Such ‘technicians’ [observed Ayn Rand] would know that one is supposed to fight, at election time. What would be a pragmatist's idea of a fight? Ideas—he has been taught—are impractical, it is only immediate events that count; what is true today, may not be true tomorrow; rigid values are childish, cynical ‘flexibility is mature. People—he has concluded—don't think; people are not interested in ideas, only in scandal, they do not care about the good, only about some sensational exposé of somebody's evil.
“Thus the younger, more impatient pragmatists would come to believe that bugging, spying, burglary, in pursuit of somebody's scandalous personal secrets, are more effective than years of speechmaking about ‘issues.’ Pragmatism is a philosophy of action, of the ‘now. The mentality of the activists of the Left, becomes, on the Right, the mentality of the Watergate conspirators.”
Despite their grand plans for maximum electoral chaos paid for with purloined funds, the burglary that brought them all down was in fact one of only very few operations they carried out, and it was a triumph of pragmatic “organisation”: it had no aim that anyone involved was aware of; even if successful it would have achieved precisely nothing; and everyone involved thought everyone else had authorised it. The rest of the Watergate scandal was simply the Nixon White House trying, both pragmatically and unsuccessfully, to put down the whole apparatus of the pragmatic political “operation” that it then exposed—an operation that in the final analysis consisted of little more than eavesdropping on electoral opponents (the Democrats) who their own polls said they were going to beat in a landslide anyway.
The biggest mystery of Watergate [concluded Ayn Rand] is not what Richard Nixon did, but what he thought.

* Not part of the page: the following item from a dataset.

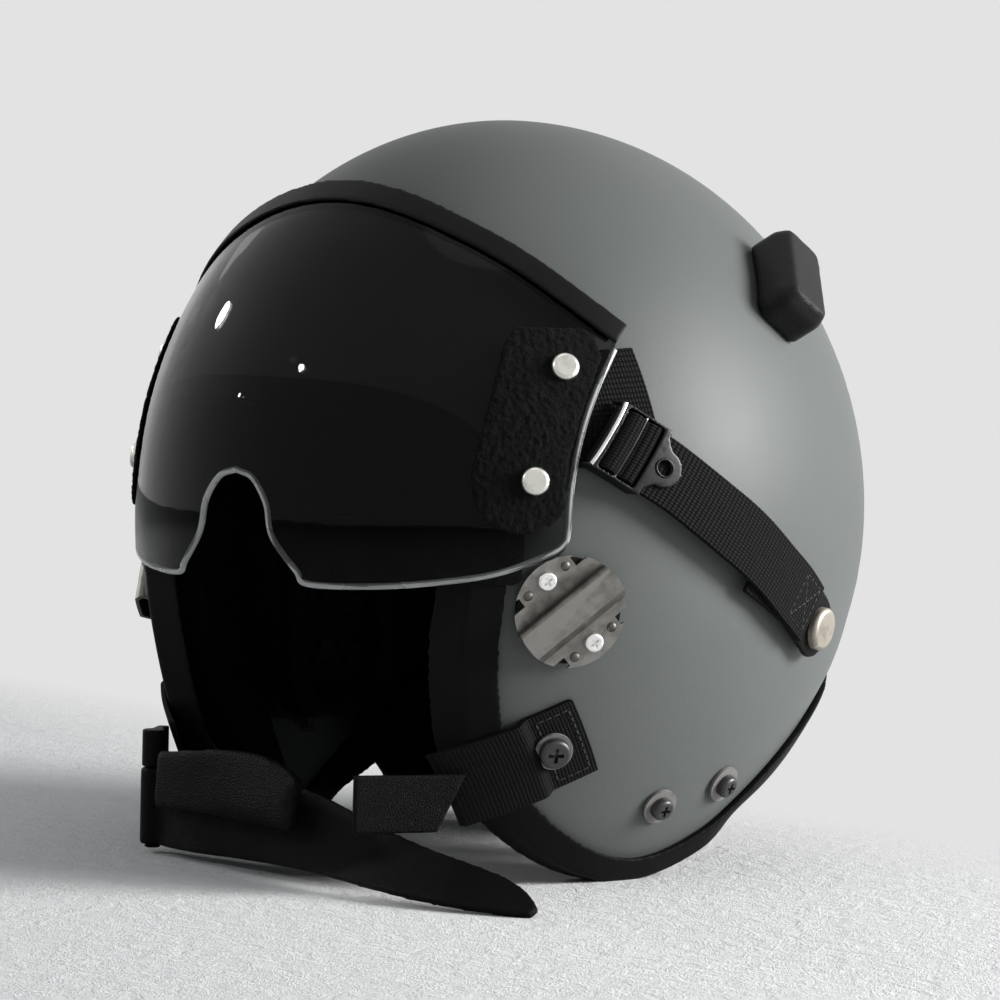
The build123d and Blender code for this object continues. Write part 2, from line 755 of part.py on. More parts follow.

No enemy could have destroyed him as thoroughly as he destroyed himself: consistently, systematically, he undercut his own case with every successive public statement he made and every step he took, until there was nothing left of him or to him. Yet he was known as a ‘smart’ politician, a clever manipulator, not a man of thought, but of action. Moral issues apart, what happened to his purely practical judgment?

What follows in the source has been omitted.